Your goal
Check every line below for the word "picture" and show those that hold it.

Given data
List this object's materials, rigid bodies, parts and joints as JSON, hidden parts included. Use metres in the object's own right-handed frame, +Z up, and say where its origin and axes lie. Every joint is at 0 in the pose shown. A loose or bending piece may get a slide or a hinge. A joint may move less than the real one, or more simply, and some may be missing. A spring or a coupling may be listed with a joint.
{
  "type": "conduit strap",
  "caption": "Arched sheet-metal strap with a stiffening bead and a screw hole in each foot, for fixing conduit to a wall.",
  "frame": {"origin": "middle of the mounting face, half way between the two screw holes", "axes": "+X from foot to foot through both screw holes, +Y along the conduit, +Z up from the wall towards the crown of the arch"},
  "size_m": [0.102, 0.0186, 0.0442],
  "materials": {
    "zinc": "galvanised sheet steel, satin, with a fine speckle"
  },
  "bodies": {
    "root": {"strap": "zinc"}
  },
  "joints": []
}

---

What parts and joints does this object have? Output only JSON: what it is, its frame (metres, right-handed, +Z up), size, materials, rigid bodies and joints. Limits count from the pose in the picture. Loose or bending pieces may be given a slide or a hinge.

---

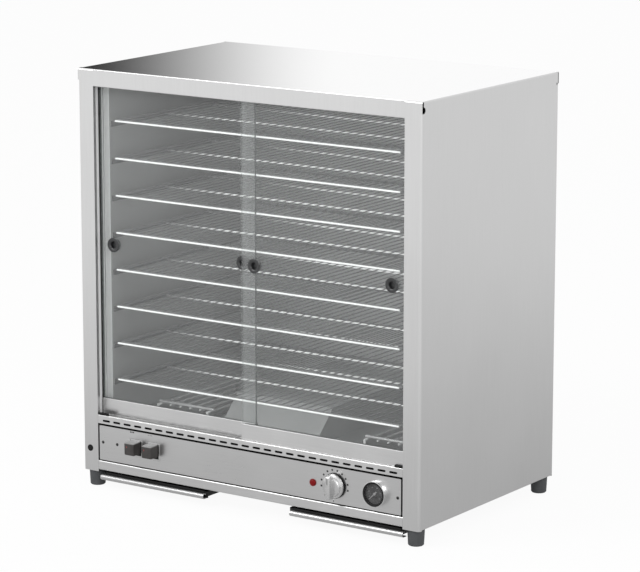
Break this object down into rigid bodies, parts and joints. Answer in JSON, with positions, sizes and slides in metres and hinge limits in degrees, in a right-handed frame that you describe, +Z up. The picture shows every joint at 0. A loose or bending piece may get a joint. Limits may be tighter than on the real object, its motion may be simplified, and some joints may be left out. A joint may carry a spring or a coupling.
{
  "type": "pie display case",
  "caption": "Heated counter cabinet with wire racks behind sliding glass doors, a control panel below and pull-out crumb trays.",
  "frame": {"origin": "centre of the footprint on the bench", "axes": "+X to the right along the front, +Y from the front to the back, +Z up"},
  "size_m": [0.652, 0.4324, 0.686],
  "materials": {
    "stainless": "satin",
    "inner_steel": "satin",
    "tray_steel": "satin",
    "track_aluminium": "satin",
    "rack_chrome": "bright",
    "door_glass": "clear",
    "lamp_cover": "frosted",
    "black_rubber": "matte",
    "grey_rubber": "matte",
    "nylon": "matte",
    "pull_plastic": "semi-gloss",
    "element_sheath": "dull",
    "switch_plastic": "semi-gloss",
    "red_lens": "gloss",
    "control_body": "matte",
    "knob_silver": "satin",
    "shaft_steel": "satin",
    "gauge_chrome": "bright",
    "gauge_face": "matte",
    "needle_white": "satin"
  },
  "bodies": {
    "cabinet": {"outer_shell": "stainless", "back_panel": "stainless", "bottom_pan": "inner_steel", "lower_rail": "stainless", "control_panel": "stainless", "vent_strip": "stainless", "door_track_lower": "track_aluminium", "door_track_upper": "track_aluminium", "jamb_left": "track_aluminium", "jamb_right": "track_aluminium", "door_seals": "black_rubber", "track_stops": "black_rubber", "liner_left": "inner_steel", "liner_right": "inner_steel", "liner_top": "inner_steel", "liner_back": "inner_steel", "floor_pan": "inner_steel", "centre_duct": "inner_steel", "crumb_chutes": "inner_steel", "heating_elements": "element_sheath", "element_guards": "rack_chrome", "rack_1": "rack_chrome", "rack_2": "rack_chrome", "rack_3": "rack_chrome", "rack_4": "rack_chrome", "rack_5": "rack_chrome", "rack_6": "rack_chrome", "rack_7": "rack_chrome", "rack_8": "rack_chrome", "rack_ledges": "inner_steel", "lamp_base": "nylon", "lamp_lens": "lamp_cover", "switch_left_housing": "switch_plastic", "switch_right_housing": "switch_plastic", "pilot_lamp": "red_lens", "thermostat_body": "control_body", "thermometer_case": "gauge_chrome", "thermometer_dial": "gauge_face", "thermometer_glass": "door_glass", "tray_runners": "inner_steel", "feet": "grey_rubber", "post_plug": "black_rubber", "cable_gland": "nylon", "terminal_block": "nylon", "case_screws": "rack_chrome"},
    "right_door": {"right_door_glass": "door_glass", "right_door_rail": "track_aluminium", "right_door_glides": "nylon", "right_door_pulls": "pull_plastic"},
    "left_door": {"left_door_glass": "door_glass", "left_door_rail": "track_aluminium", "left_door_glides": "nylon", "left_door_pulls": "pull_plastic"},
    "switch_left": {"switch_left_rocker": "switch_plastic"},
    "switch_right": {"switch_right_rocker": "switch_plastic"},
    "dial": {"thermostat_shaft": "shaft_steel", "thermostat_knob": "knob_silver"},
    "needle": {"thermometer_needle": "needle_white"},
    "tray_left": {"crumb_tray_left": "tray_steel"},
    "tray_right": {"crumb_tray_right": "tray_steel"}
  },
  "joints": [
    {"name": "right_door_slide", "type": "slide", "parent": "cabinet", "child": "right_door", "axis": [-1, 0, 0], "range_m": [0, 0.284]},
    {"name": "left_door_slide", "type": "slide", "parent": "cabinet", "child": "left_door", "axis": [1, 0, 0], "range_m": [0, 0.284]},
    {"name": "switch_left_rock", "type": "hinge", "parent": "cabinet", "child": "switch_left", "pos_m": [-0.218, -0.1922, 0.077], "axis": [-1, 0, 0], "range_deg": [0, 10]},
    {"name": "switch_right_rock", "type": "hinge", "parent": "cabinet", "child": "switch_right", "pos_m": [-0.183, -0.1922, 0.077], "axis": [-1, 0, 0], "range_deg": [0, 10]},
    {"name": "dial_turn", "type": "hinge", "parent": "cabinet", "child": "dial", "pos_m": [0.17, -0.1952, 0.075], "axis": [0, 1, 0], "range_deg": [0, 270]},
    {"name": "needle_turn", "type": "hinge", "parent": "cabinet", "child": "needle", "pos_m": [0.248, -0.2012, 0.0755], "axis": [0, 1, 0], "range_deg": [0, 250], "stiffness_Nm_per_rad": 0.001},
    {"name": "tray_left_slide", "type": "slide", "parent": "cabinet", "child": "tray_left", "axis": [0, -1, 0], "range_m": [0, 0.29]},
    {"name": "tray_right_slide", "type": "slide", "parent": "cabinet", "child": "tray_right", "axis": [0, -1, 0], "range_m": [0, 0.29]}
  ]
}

Exercise solution
What parts and joints does this object have? Output only JSON: what it is, its frame (metres, right-handed, +Z up), size, materials, rigid bodies and joints. Limits count from the pose in the picture. Loose or bending pieces may be given a slide or a hinge.
Break this object down into rigid bodies, parts and joints. Answer in JSON, with positions, sizes and slides in metres and hinge limits in degrees, in a right-handed frame that you describe, +Z up. The picture shows every joint at 0. A loose or bending piece may get a joint. Limits may be tighter than on the real object, its motion may be simplified, and some joints may be left out. A joint may carry a spring or a coupling.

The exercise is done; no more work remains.